Melalui diskusi ini diharapkan menjadi bahan pemikiran bagi seluruh pemangku kebijakan untuk menimbang ulang berbagai kebijakan hubungan keuangan pusat-daerah supaya hubungannya lebih adil dan bertanggung jawab.
“Tentu saja kehilangan pendapatan daerah tersebut akan berdampak juga terhadap upaya Pemkab Kukar meningkatkan pembiayaan Pembangunan daerah mereka, termasuk upaya menekan angka kemiskinan di sana,” ungkap Mardyanto.

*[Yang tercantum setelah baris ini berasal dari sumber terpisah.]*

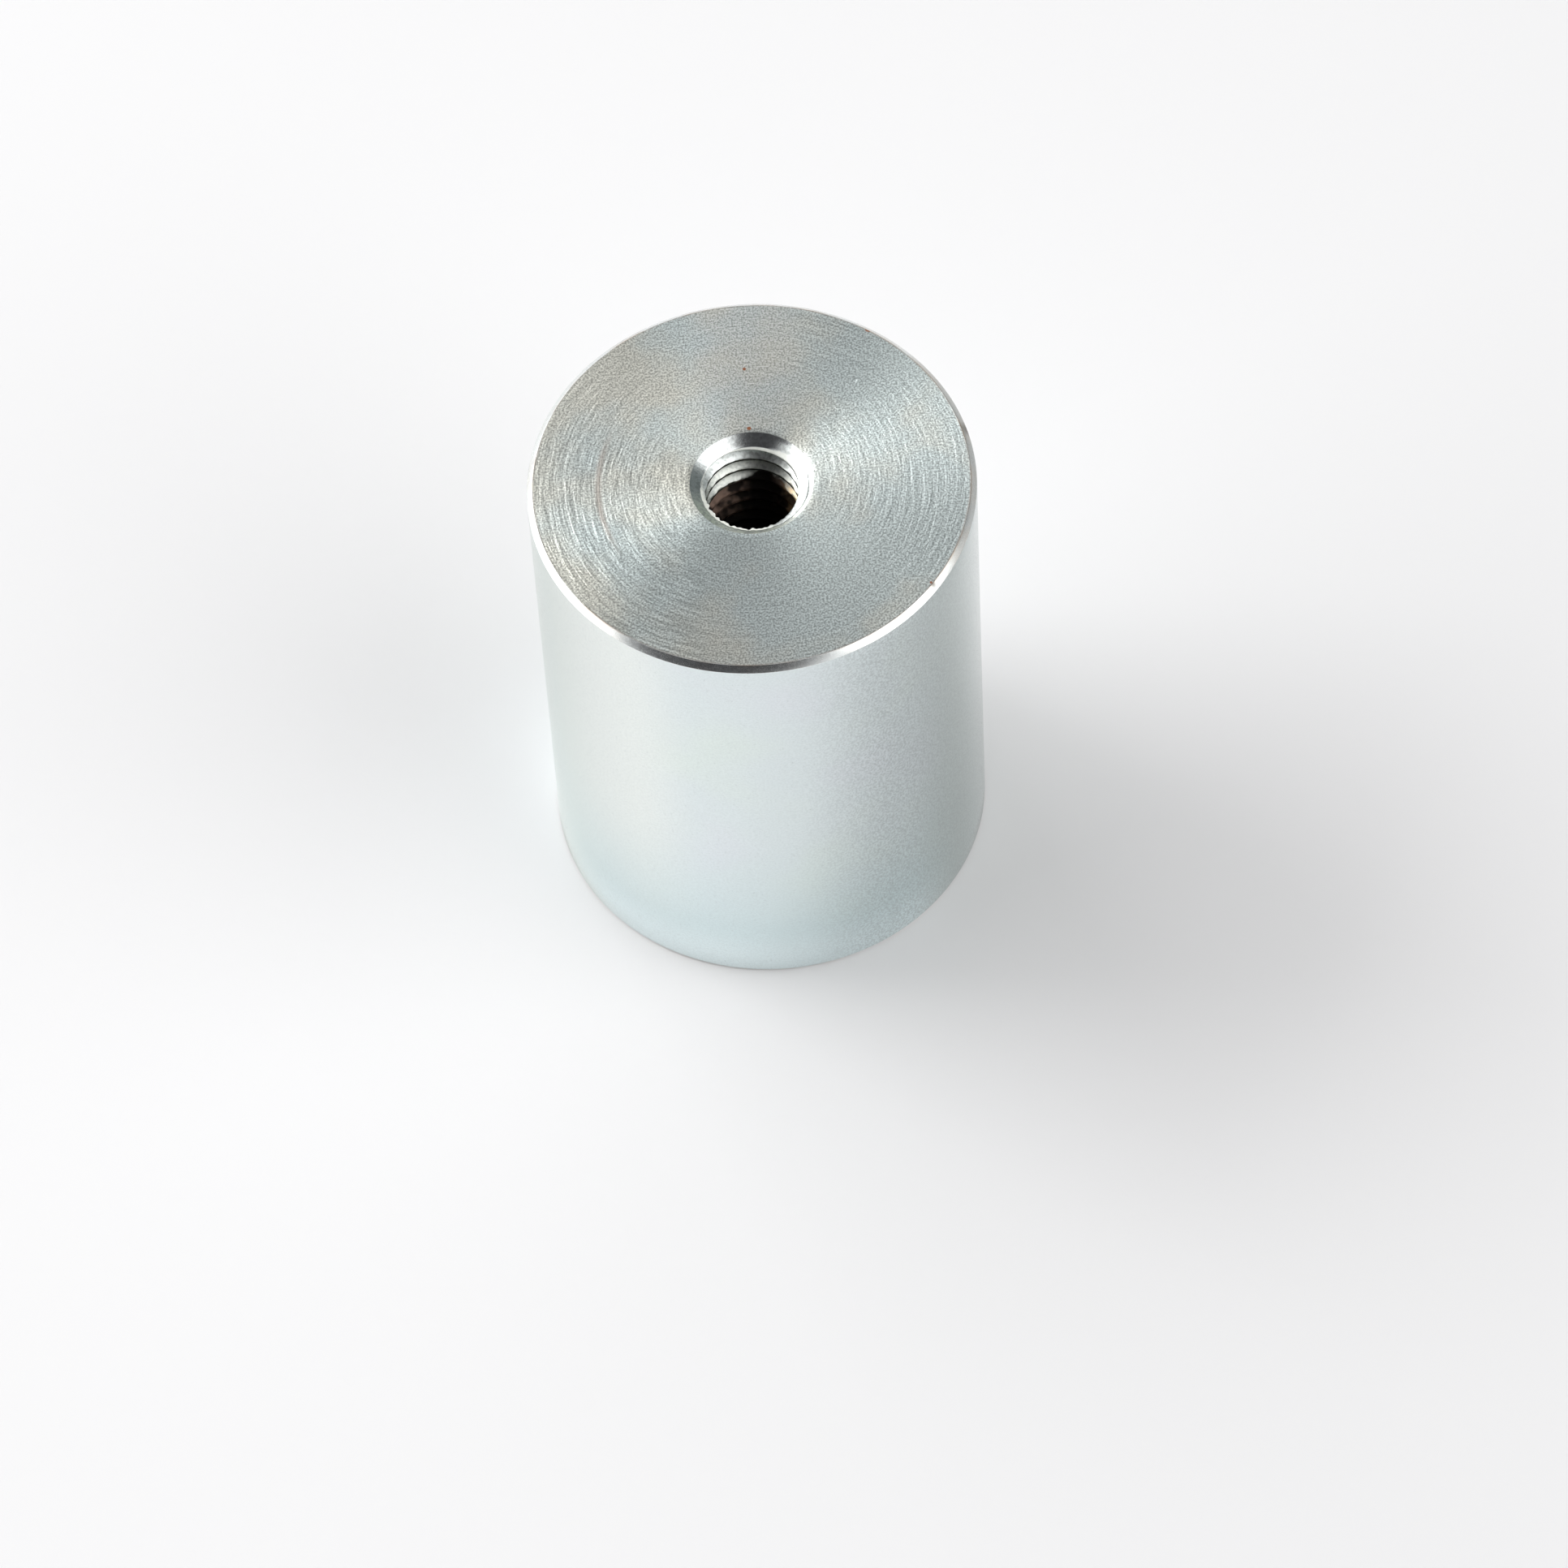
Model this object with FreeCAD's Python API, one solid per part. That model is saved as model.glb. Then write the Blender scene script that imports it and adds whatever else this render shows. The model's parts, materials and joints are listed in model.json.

Selanjutnya, mewakili Bupati Kukar, Kepala Badan Riset Daerah (BRIDA) Kukar, Maman Setiawan menjelaskan, Berdasarkan UU Nomor 3 Tahun 2022, Kukar menjadi daerah mitra yang sebagian wilayahnya masuk ke dalam wilayah IKN.
Adapun wilayah yang menjadi bagian dari wilayah IKN terdiri dari 6 (enam) kecamatan, yaitu Kecamatan Samboja, Kecamatan Samboja Barat, Sebagian Kecamatan Muara Jawa, sebagian Kecamatan Loa Kulu, sebagian Kecamatan Loa Janan, dan sebagian Kecamatan SangaSangan.
Dari 6 wilayah tersebut, data terakhir Bappenda Kukar menyebutkan berkurangnya sumber pendapatan daerah Kukar yang berasal dari DBH, yang diperkirakan mencapai 1,985 triliun per tahun.
Menurut Maman, selain dampak ekonomi, kehadiran IKN juga berdampak terhadap aspek politik, sosial, teknologi, lingkungan, dan hukum.
Dampak keseluruhan dapat terjadi baik untuk hal yang positif maupun negatif.
“Ditambah selama ini belum terbangun komunikasi yang intensif antara Otorita IKN dengan Pemda Kukar. Hal ini mengakibatkan banyak timbul praduga yang dapat menciptakan distrust terhadap pembangunan IKN,” pungkas Maman.